• [DATA EXTRACT]:

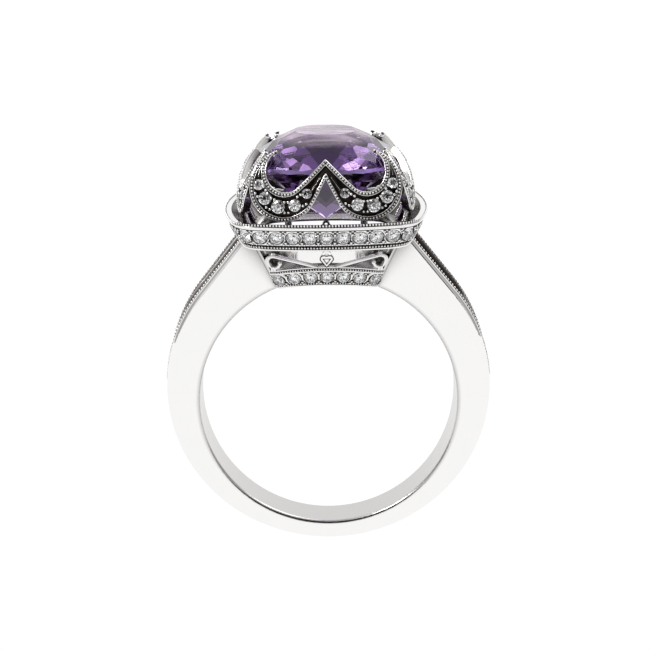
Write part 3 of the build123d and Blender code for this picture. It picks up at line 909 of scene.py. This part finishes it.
# %% Draw a scroll and a heart
scroll_wire, loop_r, loop_x, loop_drop, scroll_turn = 0.17, 0.43, 3.42, 1.03, radians(277)
heart_half_width, heart_foot = 0.42, base_top + 0.14
loop_z = rail_bottom - loop_drop
start_x = heart_half_width + scroll_wire
loop_reach = hypot(start_x - loop_x, heart_foot - loop_z)
touch = atan2(heart_foot - loop_z, start_x - loop_x) % (2 * pi) - acos(loop_r / loop_reach)
turns = [touch - scroll_turn * step / 28 for step in range(29)]


def loop_line(radius):
    """The round part of a scroll, drawn with a radius."""
    return [(loop_x + radius * cos(angle), loop_z + radius * sin(angle)) for angle in turns]


# Painted shade: dark lines inside each scroll's loop and under its straight start
shade_inset, shadow_drop = 0.17, 0.14
scroll = [(start_x, heart_foot), *loop_line(loop_r)]
(low_x, low_z), (high_x, high_z) = scroll[:2]
shadow_below = [
    (low_x + (high_x - low_x) * n / 8, low_z + (high_z - low_z) * n / 8 - shadow_drop)
    for n in range(2, 9)
]
shade_lines = (loop_line(loop_r - shade_inset), shadow_below)
lobe_r, opening_half = 0.24, 0.24
lobe_x, lobe_z = heart_half_width - lobe_r, heart_foot + 2 * heart_half_width - lobe_r
heart_outline = [(0.0, heart_foot)]
for centre_x, first in ((lobe_x, -30), (-lobe_x, 60)):
    for step in range(9):
        angle = radians(first + 150 * step / 8)
        heart_outline.append((centre_x + lobe_r * cos(angle), lobe_z + lobe_r * sin(angle)))
heart_opening = [(-opening_half, lobe_z), (opening_half, lobe_z)]
heart_opening.append((0.0, heart_foot + heart_half_width / 2))
print("scroll", round(2 * loop_r + scroll_wire, 2), "mm across its loop")

# %% Round off the scrolls of both galleries, and paint shade in the scrolls and round the hearts
scroll_swell, curl_r, shade_sink, shade_r, heart_shade_r = 0.015, 0.14, 0.12, 0.09, 0.035
for turn, name in ((0, "front"), (pi, "back")):
    spin = Matrix.Rotation(turn, 3, "Z")
    scrolls, curls, scroll_shades = [], [], []
    for mirror_x in (1, -1):
        line = [spin @ basket_spot(mirror_x * x, z, rim_lift) for x, z in scroll]
        scrolls.append((line, scroll_wire / 2 + scroll_swell))
        curls.append((line[-1], curl_r))
        for drawing in shade_lines:
            line = [spin @ basket_spot(mirror_x * x, z, -shade_sink) for x, z in drawing]
            scroll_shades.append((line, shade_r))
    wires("scroll_wires_" + name, scrolls, wire_gold)
    # Painted shade in the scrolls
    wires("scroll_film_" + name, scroll_shades, painted_shade_gold)
    beads("scroll_curls_" + name, curls)
    heart_shades = []
    for drawing in (heart_outline, heart_opening):
        heart_shades.append(([spin @ basket_spot(x, z, 0.0) for x, z in drawing], heart_shade_r))
    # Painted shade round each heart and in its opening
    wires("heart_lines_" + name, heart_shades, painted_shade_gold, closed=True)
print("scrolls rounded:", 2 * len(scrolls))

# %% [markdown]
# ## The petal collar
# Four panels stand on the rail. Each is two crescents that meet in a peak, bent inward so that
# their tips work as claws. A panel's outer face belongs to one turned surface, so any point of
# its drawing can be laid on that face, and the beaded borders and cut lines follow it.

# %% The face of a panel as a surface
stone_half = (stone_high.x - stone_low.x) / 2
collar_foot = 5.7
collar_wall = 0.45
collar_bow_r = 19.0
collar_bulge = rail_top + 0.8
collar_clearance = 0.04  # to the stone
lean_in = collar_foot - collar_wall - (stone_half + collar_clearance)
lean_up = girdle_low + girdle_height / 2 - collar_bulge
collar_r = (lean_in**2 + lean_up**2) / (2 * lean_in) + collar_wall
collar_core = collar_foot - collar_r
bow_axis = collar_bow_r - collar_foot


def on_panel(x, z, out=0.0):
    """The point and outward way of the front panel's face over a place in its drawing."""
    lift = asin((z - collar_bulge) / collar_r)
    radius = bow_axis + collar_core + collar_r * cos(lift)
    swing = asin(x / radius)
    way = Vector((sin(swing) * cos(lift), -cos(swing) * cos(lift), sin(lift)))
    return Vector((x, bow_axis - radius * cos(swing), z)) + way * out, way


# %% The drawing of a crescent
outer_x, outer_z, outer_r = 2.7, rail_top + 2.17, 2.09
inner_x, inner_z, inner_r = 2.53, rail_top + 3.12, 1.2
peak_z, notch_z = rail_top + 3.84, rail_top + 2.75


def edge_line(top_z, cx, cz, radius, tip_angle, count=60):
    """From the middle of a panel down a straight edge and round a circle to the tip."""
    reach = hypot(cx, top_z - cz)
    start = atan2(top_z - cz, -cx) + acos(radius / reach)
    if start < 0:
        start += 2 * pi
    touch = (cx + radius * cos(start), cz + radius * sin(start))
    straight = hypot(touch[0], top_z - touch[1])
    curved = radius * (tip_angle + 2 * pi - start)
    result = []
    for number in range(count + 1):
        run = (straight + curved) * number / count
        if run < straight:
            share = run / straight
            result.append((touch[0] * share, top_z + (touch[1] - top_z) * share))
        else:
            angle = start + (run - straight) / radius
            result.append((cx + radius * cos(angle), cz + radius * sin(angle)))
    return result


gap = hypot(inner_x - outer_x, inner_z - outer_z)
along_gap = (gap**2 + outer_r**2 - inner_r**2) / (2 * gap)
across_gap = sqrt(outer_r**2 - along_gap**2)
gap_x, gap_z = (inner_x - outer_x) / gap, (inner_z - outer_z) / gap
tip_x = outer_x + along_gap * gap_x + across_gap * gap_z
tip_z = outer_z + along_gap * gap_z - across_gap * gap_x
outer_edge = edge_line(notch_z, outer_x, outer_z, outer_r, atan2(tip_z - outer_z, tip_x - outer_x))
inner_edge = edge_line(peak_z, inner_x, inner_z, inner_r, atan2(tip_z - inner_z, tip_x - inner_x))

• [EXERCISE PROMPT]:
Exactly as they stand, set down the lines from the top of the data through the line with "round(2 * loop_r".

• [FINAL RESULT]:
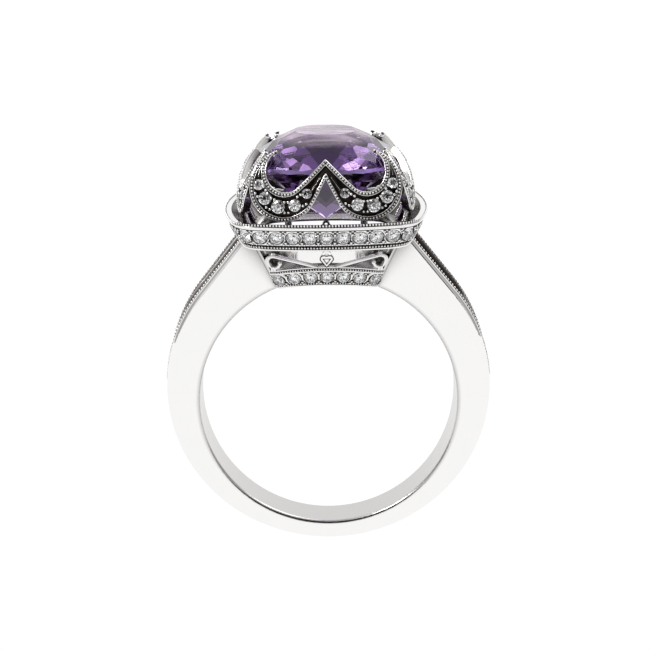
Write part 3 of the build123d and Blender code for this picture. It picks up at line 909 of scene.py. This part finishes it.
# %% Draw a scroll and a heart
scroll_wire, loop_r, loop_x, loop_drop, scroll_turn = 0.17, 0.43, 3.42, 1.03, radians(277)
heart_half_width, heart_foot = 0.42, base_top + 0.14
loop_z = rail_bottom - loop_drop
start_x = heart_half_width + scroll_wire
loop_reach = hypot(start_x - loop_x, heart_foot - loop_z)
touch = atan2(heart_foot - loop_z, start_x - loop_x) % (2 * pi) - acos(loop_r / loop_reach)
turns = [touch - scroll_turn * step / 28 for step in range(29)]


def loop_line(radius):
    """The round part of a scroll, drawn with a radius."""
    return [(loop_x + radius * cos(angle), loop_z + radius * sin(angle)) for angle in turns]


# Painted shade: dark lines inside each scroll's loop and under its straight start
shade_inset, shadow_drop = 0.17, 0.14
scroll = [(start_x, heart_foot), *loop_line(loop_r)]
(low_x, low_z), (high_x, high_z) = scroll[:2]
shadow_below = [
    (low_x + (high_x - low_x) * n / 8, low_z + (high_z - low_z) * n / 8 - shadow_drop)
    for n in range(2, 9)
]
shade_lines = (loop_line(loop_r - shade_inset), shadow_below)
lobe_r, opening_half = 0.24, 0.24
lobe_x, lobe_z = heart_half_width - lobe_r, heart_foot + 2 * heart_half_width - lobe_r
heart_outline = [(0.0, heart_foot)]
for centre_x, first in ((lobe_x, -30), (-lobe_x, 60)):
    for step in range(9):
        angle = radians(first + 150 * step / 8)
        heart_outline.append((centre_x + lobe_r * cos(angle), lobe_z + lobe_r * sin(angle)))
heart_opening = [(-opening_half, lobe_z), (opening_half, lobe_z)]
heart_opening.append((0.0, heart_foot + heart_half_width / 2))
print("scroll", round(2 * loop_r + scroll_wire, 2), "mm across its loop")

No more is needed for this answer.